Gegensätze: Politischer Wunsch und geldpolitisches Ziel stehen sich unversöhnlich gegenüber

Kein Wunder, dass die deutsche Politik bei solchen Entwicklungen deutlich nervöser wird. So forderte Kanzler Scholz nun jüngst einen Deutschlandpakt, um Europas Wachstumsmotor Deutschland wieder in Gang zu bekommen. Über seine Vorgehensweise kann man sicherlich streiten. Richtig ist jedoch, dass es deutlicher Maßnahmen bedarf, um die diversen Baustellen in unserem Land anzugehen. Das Ankurbeln der Wirtschaft gestaltet sich aktuell allerdings schwierig, weil die Europäische Zentralbank (EZB) derzeit genau das Gegenteil anstrebt. Sie will mit ihren Leitzinsanhebungen die europäische Wirtschaft abbremsen, um ihrerseits die hiesige Inflation zu bekämpfen. So erhöhte sie gestern ihren Leitzins erneut um 0,25 Prozent auf nunmehr 4,5 Prozent. EZB Präsidentin Christine Lagarde betonte zudem, dass die Dauer der Beibehaltung eines erhöhten Zinsniveaus abhängig von der weiteren Entwicklung der wirtschaftlichen Kennzahlen bleibt und noch nicht prognostiziert werden könne. Politischer Wunsch und geldpolitisches Ziel stehen sich also aktuell unversöhnlich gegenüber.
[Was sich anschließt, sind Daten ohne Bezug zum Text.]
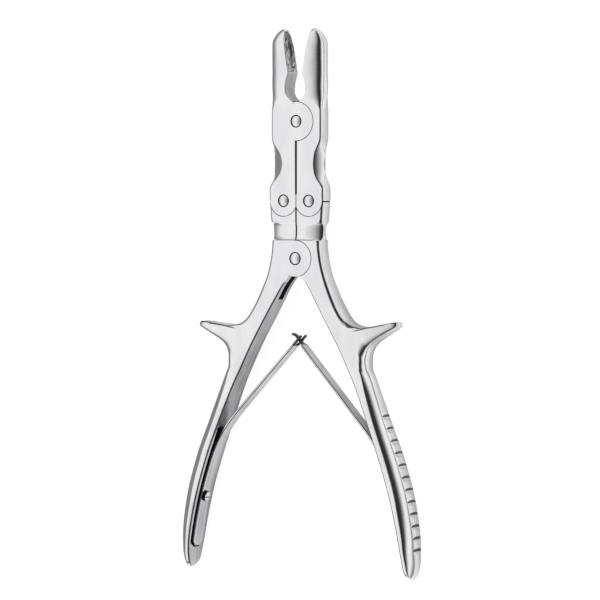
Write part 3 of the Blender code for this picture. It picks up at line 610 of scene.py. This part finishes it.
# Pins
# Four stainless steel pins carry the double action: the main pivot, the jaw pivot and one link on each side.
# Each is turned from rod, pushed through its bore and riveted, which swells both its ends into low domes.
# The domes are polished bright, with the sharpest reflections on the instrument.
polished = steel("polished_stainless", "F2F2F3", "E9E9EB", 0.10, 0.25, 0.0)
DOME_RISE, DOME_SINK = 0.00048, 0.00012  # of a dome, and of its edge below the cheek's face


def pin(name, body, x, y, radius, half):
    """A riveted pin, from the dome on one face to the dome on the other."""
    profile = []
    for share in (0.02, 0.2, 0.4, 0.6, 0.78, 0.92, 1.0):
        profile.append((radius * share, half + DOME_RISE * (1 - share**2) - DOME_SINK))
    profile += [(r, -z) for r, z in reversed(profile)]
    rings = []
    for r, z in reversed(profile):
        ring = []
        for i in range(48):
            angle = math.tau * i / 48
            ring.append((x + r * math.cos(angle), y + r * math.sin(angle), MID + z))
        rings.append(ring)
    piece = sweep(name + "_dome", rings)
    bpy.ops.object.shade_smooth_by_angle(angle=math.radians(50))
    piece.data.materials.append(polished)
    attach(piece, body)
    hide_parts(name)


pin("main_pin", "left_handle", 0, MAIN_Y, 0.0023, LOCK_HALF)
pin("jaw_pin", "left_jaw", 0, JAW_Y, 0.0022, LINK_HALF)
pin("left_link_pin", "left_jaw", -LINK_X, LINK_Y, 0.0022, LINK_HALF)
pin("right_link_pin", "right_jaw", LINK_X, LINK_Y, 0.0022, LINK_HALF)

# Leaf springs
# Two strips of ground spring steel. Each lies in its handle's channel, held by the screw, and springs away
# towards the centre line, where the fork at the tip of the left one holds the hook of the right one.
LEAF_WIDTH, LEAF_TIP_WIDTH = 0.0076, 0.0054
LEAF_HALF_THICKNESS, LEAF_EDGE = 0.0006, 0.0003  # half the thickness, and the chamfer along the edges
HOOK_HALF = 0.0011  # half width of the right leaf's hook
SLOT_SIZE = (0.0094, 0.006, 0.0032)  # of the cut that makes the left leaf's fork


def leaf_path(side):
    """The middle line of a leaf up to where the two meet, its aim there, and that meeting point."""
    points = []
    for i in range(19):
        y = -124.0 + i * 2.0
        points.append(Vector((grip_face(y)[0] / 1000, MAIN_Y + y / 1000)))
    meet = Vector((0, MAIN_Y - 0.0345))
    bend = Vector((0.0271, MAIN_Y - 0.0651)) if side > 0 else Vector((0.0286, MAIN_Y - 0.0646))
    start = points[-1]
    run = (start - points[-2]).normalized()
    aim = (meet - bend).normalized()
    first, second = start + run * 0.0100, bend - aim * 0.0105
    for i in range(1, 17):
        t = i / 16
        near = (1 - t) ** 3 * start + 3 * t * (1 - t) ** 2 * first
        points.append(near + 3 * t * t * (1 - t) * second + t**3 * bend)
    for i in range(1, 9):
        points.append(bend.lerp(meet - aim * 0.0030, i / 8))
    return points, aim, meet


def leaf(name, side):
    """Sweeps a leaf with chamfered edges along its path and cuts the fork or narrows the hook at its tip."""
    path, aim, meet = leaf_path(side)
    up = Vector((aim.y, -aim.x))
    if side > 0:
        path += [meet - aim * 0.0022, meet + aim * 0.0022]
        path += [meet + aim * 0.0033 - up * 0.0003, meet + aim * 0.0041 - up * 0.0009]
    else:
        path += [meet + aim * 0.0013, meet + aim * 0.0026]
    rings = []
    last = len(path) - 1
    for k, point in enumerate(path):
        along = (path[min(k + 1, last)] - path[max(k - 1, 0)]).normalized()
        across = Vector((along.y, -along.x))
        half = (LEAF_WIDTH + (LEAF_TIP_WIDTH - LEAF_WIDTH) * k / last) / 2
        thick = LEAF_HALF_THICKNESS * (1 - 0.2 * k / last)
        if side > 0 and k >= last - 3:
            half = HOOK_HALF
        if k < 12:
            room = (channel_half((point.y - MAIN_Y) * 1000) - 1.5) / 1000
            half = min(half, max(0.0008, room))
        corners = []
        for sx, sz in ((1, 1), (-1, 1), (-1, -1), (1, -1)):
            pair = [(sx * thick, sz * (half - LEAF_EDGE)), (sx * (thick - LEAF_EDGE), sz * half)]
            corners += pair if sx == sz else pair[::-1]
        rings.append([(side * (point + across * u).x, (point + across * u).y, MID + w) for u, w in corners])
    piece = sweep(name + "_strip", rings)
    if side < 0:
        middle = Vector((-meet.x, meet.y, MID)) + Vector((-aim.x, aim.y, 0)) * 0.0020
        turn = math.atan2(aim.y, -aim.x)
        join(piece, block(middle, SLOT_SIZE, turn), "DIFFERENCE")
    bpy.ops.object.shade_smooth_by_angle(angle=math.radians(30))
    piece.data.materials.append(bright_spring)
    if side > 0:
        tint(piece, ground_spring, lambda c, n: abs(n.z) < 0.3)
    # Painted dark lines on the chamfers, and painted shade near the tips where the two leaves meet
    tint(piece, forged_edge_shade, lambda c, n: 0.3 < abs(n.z) < 0.9 or (abs(c.x) < 0.0045 and c.y > MAIN_Y - 0.0376))
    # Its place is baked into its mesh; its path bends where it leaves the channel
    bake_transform(piece)
    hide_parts(name)


# Hardened spring steel, polished along the left leaf: bright, with fine streaks along its length
bright_spring = steel("polished_spring_steel", "EDEDEF", "DDDDE0", 0.18, 0.3, math.radians(40))
# The right leaf's broad faces, only ground: an even pale grey
ground_spring = steel("ground_spring_steel", "D6D6D8", "C6C6C9", 0.25, 0.3, math.radians(-40))
leaf("left_spring", -1)
leaf("right_spring", 1)

# Spring screws
# A stainless steel screw with a low domed head and one slot holds each leaf in its channel. It is turned and
# polished like the pins, and its shank passes through the leaf into the handle.

# Radius and height over the handle's inner face, in millimetres, from the shank's end to the top of the head
SCREW_PROFILE = (
    (0.9, -4.2),
    (1.2, -3.8),
    (1.2, 0.85),
    (1.22, 0.9),
    (2.1, 0.9),
    (2.3, 1.05),
    (2.3, 1.3),
    (2.1, 1.65),
    (1.7, 1.95),
    (1.1, 2.15),
    (0.5, 2.22),
    (0.05, 2.23),
)
GROOVE_SIZE = (0.0014, 0.0006, 0.0060)


def screw(name, side):
    """A turned screw with a slot across its head, set square to the handle's inner face."""
    centre, out = screw_place(side)
    turn = out.to_track_quat("Z", "Y").to_matrix()
    rings = []
    for radius, height in SCREW_PROFILE:
        ring = []
        for i in range(40):
            angle = math.tau * i / 40
            spot = Vector((radius * math.cos(angle), radius * math.sin(angle), height)) / 1000
            ring.append(centre + turn @ spot)
        rings.append(ring)
    piece = sweep(name + "_head", rings)
    groove = block(centre + out * 0.0023, GROOVE_SIZE, math.atan2(out.y, out.x))
    join(piece, groove, "DIFFERENCE")
    bpy.ops.object.shade_smooth_by_angle(angle=math.radians(35))
    piece.data.materials.append(polished)
    # Painted shade on the sides of the head, in its slot and on the shank
    tint(piece, seam_shade, lambda c, n: n.dot(out) < 0.55)
    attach(piece, name.split("_")[0] + "_handle")
    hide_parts(name)


screw("left_spring_screw", -1)
screw("right_spring_screw", 1)

# Table, studio and camera
# The instrument lies on matt white paper on a plain table. The studio round it is white and pale grey, with
# one dark strip that the polished steel mirrors, and the camera looks down from 30 degrees to the right.
bpy.ops.object.select_all(action="DESELECT")
bpy.ops.mesh.primitive_plane_add(size=6, location=(0, 0, -0.0001))
table = bpy.context.object
table.name = "table"
paper = bpy.data.materials.new("white_paper")
paper.use_nodes = True
tree = paper.node_tree
tree.nodes.clear()
rays = add(tree, "ShaderNodeLightPath").outputs
seen = combine(tree, "MAXIMUM", rays["Is Camera Ray"], rays["Is Transmission Ray"])
plain = add(tree, "ShaderNodeMath", {"operation": "MULTIPLY", 1: 0.92}, {0: seen})
# In the steel the table's glow fades out to both sides, and under the instrument an occlusion test dims it:
# painted shade in the reflections
place = add(tree, "ShaderNodeSeparateXYZ", {}, {0: add(tree, "ShaderNodeTexCoord").outputs["Object"]}).outputs
slant = add(tree, "ShaderNodeMath", {"operation": "MULTIPLY_ADD", 1: -0.2}, {0: place["Y"], 2: place["X"]})
fade_in = {"From Min": -0.052, "From Max": -0.038, "To Min": 0.1, "To Max": 0.85}
left = add(tree, "ShaderNodeMapRange", fade_in, {"Value": slant.outputs[0]})
fade_out = {"From Min": 0.066, "From Max": 0.084, "To Min": 1.0, "To Max": 0.2}
right = add(tree, "ShaderNodeMapRange", fade_out, {"Value": place["X"]})
open_air = add(tree, "ShaderNodeAmbientOcclusion", {"samples": 6, "Distance": 0.014})
spread = combine(tree, "MULTIPLY", left.outputs[0], right.outputs[0])
shaded = combine(tree, "MULTIPLY", spread, open_air.outputs["AO"])
mirrored = combine(tree, "MULTIPLY", rays["Is Glossy Ray"], shaded)
lift = combine(tree, "MAXIMUM", plain.outputs[0], mirrored)
sheet = add(tree, "ShaderNodeBsdfDiffuse", {"Color": srgb("909090")})
glow = add(tree, "ShaderNodeEmission", {"Color": (1, 1, 1, 1)}, {"Strength": lift})
both = add(tree, "ShaderNodeAddShader", {}, {0: sheet.outputs[0], 1: glow.outputs[0]})
add(tree, "ShaderNodeOutputMaterial", {}, {"Surface": both.outputs[0]})
table.data.materials.append(paper)

world = bpy.data.worlds.new("studio")
bpy.context.scene.world = world
world.use_nodes = True
tree = world.node_tree
tree.nodes.clear()
sky = add(tree, "ShaderNodeTexCoord").outputs["Generated"]
axes = add(tree, "ShaderNodeSeparateXYZ", {}, {0: sky}).outputs
lean = add(tree, "ShaderNodeMath", {"operation": "ARCTAN2"}, {0: axes["X"], 1: axes["Z"]})
half_turn = {"From Min": -math.pi / 2, "From Max": math.pi / 2, "To Min": 0.0, "To Max": 1.0}
share = add(tree, "ShaderNodeMapRange", half_turn, {"Value": lean.outputs[0]})
strip = add(tree, "ShaderNodeValToRGB", {}, {0: share.outputs[0]})
# Degrees from straight up towards the right, and how bright the studio is there
stops = (
    (-90, 0.22),
    (-74, 0.38),
    (-54, 0.92),
    (-32, 0.97),
    (-12, 0.72),
    (2, 0.42),
    (14, 0.10),
    (24, 0.02),
    (40, 0.03),
    (46, 0.20),
    (52, 0.60),
    (58, 0.97),
    (74, 1.0),
    (85, 0.40),
)
ramp = strip.color_ramp
while len(ramp.elements) < len(stops):
    ramp.elements.new(0.5)
for element, (degrees, bright) in zip(ramp.elements, stops):
    element.position = (degrees + 90) / 180
    element.color = (bright, bright, bright, 1)
# Behind the instrument the studio itself is plain white
direct = add(tree, "ShaderNodeLightPath").outputs["Is Camera Ray"]
walls = add(tree, "ShaderNodeMix", {"data_type": "RGBA", 7: (1, 1, 1, 1)}, {0: direct, 6: strip.outputs[0]})
light = add(tree, "ShaderNodeBackground", {"Strength": 1.0}, {"Color": walls.outputs[2]})
add(tree, "ShaderNodeOutputWorld", {}, {"Surface": light.outputs[0]})

# Where the camera looks from, how far off it stands and what it looks at, in metres
tilt, rise = math.radians(30), math.radians(2)
distance, target = 1.5, Vector((0, 0.0006, MID))
toward = Vector((math.sin(tilt) * math.cos(rise), math.sin(rise), math.cos(tilt) * math.cos(rise)))
upward = (Vector((0, 1, 0)) - toward * toward.y).normalized()
lens = bpy.data.cameras.new("camera")
lens.lens = 213
lens.sensor_width = 36
camera = bpy.data.objects.new("camera", lens)
bpy.context.scene.collection.objects.link(camera)
camera.rotation_euler = Matrix((upward.cross(toward), upward, toward)).transposed().to_euler()
camera.location = target + toward * distance
bpy.context.scene.camera = camera
bpy.context.scene.view_settings.view_transform = "Standard"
China: Nicht nur der Wachstumsmotor Europas, sondern auch der Wachstumsmotor der Welt stottert

Während mit Deutschland der Wachstumsmotor Europas stottert, kämpft auch Chinas Volkswirtschaft weiter mit zahlreichen Baustellen. Das Wort „Baustellen“ ist hier auch direkt in seiner ursprünglichen Bedeutung zu verstehen. Der Immobiliensektor, der je nach Statistik, historisch für ca. 1/3 der gesamten Wirtschaftsleistung des Landes stand, treibt der „Kommunistischen Partei“ (KP) weiter Schweißperlen auf die Stirn. Zwar konnte das jüngste Sorgenkind, der riesige Immobilienentwickler Country Garden, eine ausgefallene Zinszahlung nachholen und sich mit inländischen Gläubigern auf eine Verlängerung der Frist für die Rückzahlung von Anleihen einigen. Der Sektor selbst steckt aber immer noch in einer tiefen Krise, die die KP mit diversen Maßnahmen in den Griff zu bekommen versucht. Dabei versucht auch sie einen Spagat: Einerseits will sie die chinesische Volkswirtschaft von ihrer Abhängigkeit gegenüber dem Immobiliensektor wegentwickeln. Andererseits fehlt ihr aber die Unterstützungswirkung aus vielen anderen Wirtschaftssegmenten. So bleibt die Jugendarbeitslosigkeit landesweit bei über 20 Prozent und auch die Konsumenten zeigen sich derzeit eher zurückhaltend. Die politische Auseinandersetzung mit dem Westen belastet zusätzlich.

Börsen: US-Aktienmarkt bleibt dominant, Staatsanleihen attraktiv verzinst

Analog zur Wirtschaft entwickelte sich der US-Aktienmarkt besser als seine Pendants in Europa und den Schwellenländern. Er bleibt zwar deutlich teurer bewertet, dafür bietet er Zugang zu Unternehmen, die in einem deutlich vorteilhafteren wirtschaftlichen Umfeld agieren. Trotz Rezessionsthematik verharren die Risikoaufschläge von europäischen Unternehmensanleihen auf erstaunlich niedrigem Niveau, weshalb wir uns eher auf langlaufende Staatsanleihen und Schuldtitel Supranationaler Organisationen wie der Europäischen Investitionsbank oder des Europäischen Stabilitätsmechanismus konzentrieren.

Haftungsausschluss:

Diese Darstellung der aktuellen Marktsituation haben wir entweder selbst angestellt oder aus von uns als zuverlässig angesehenen Quellen bezogen. Trotz Anwendung größter Sorgfalt können wir für die Richtigkeit unserer Einschätzungen keine Haftung übernehmen. Diese Darstellung ist nicht als Aufforderung zum Erwerb, Verkauf oder Halten bestimmter Wertpapiere intendiert.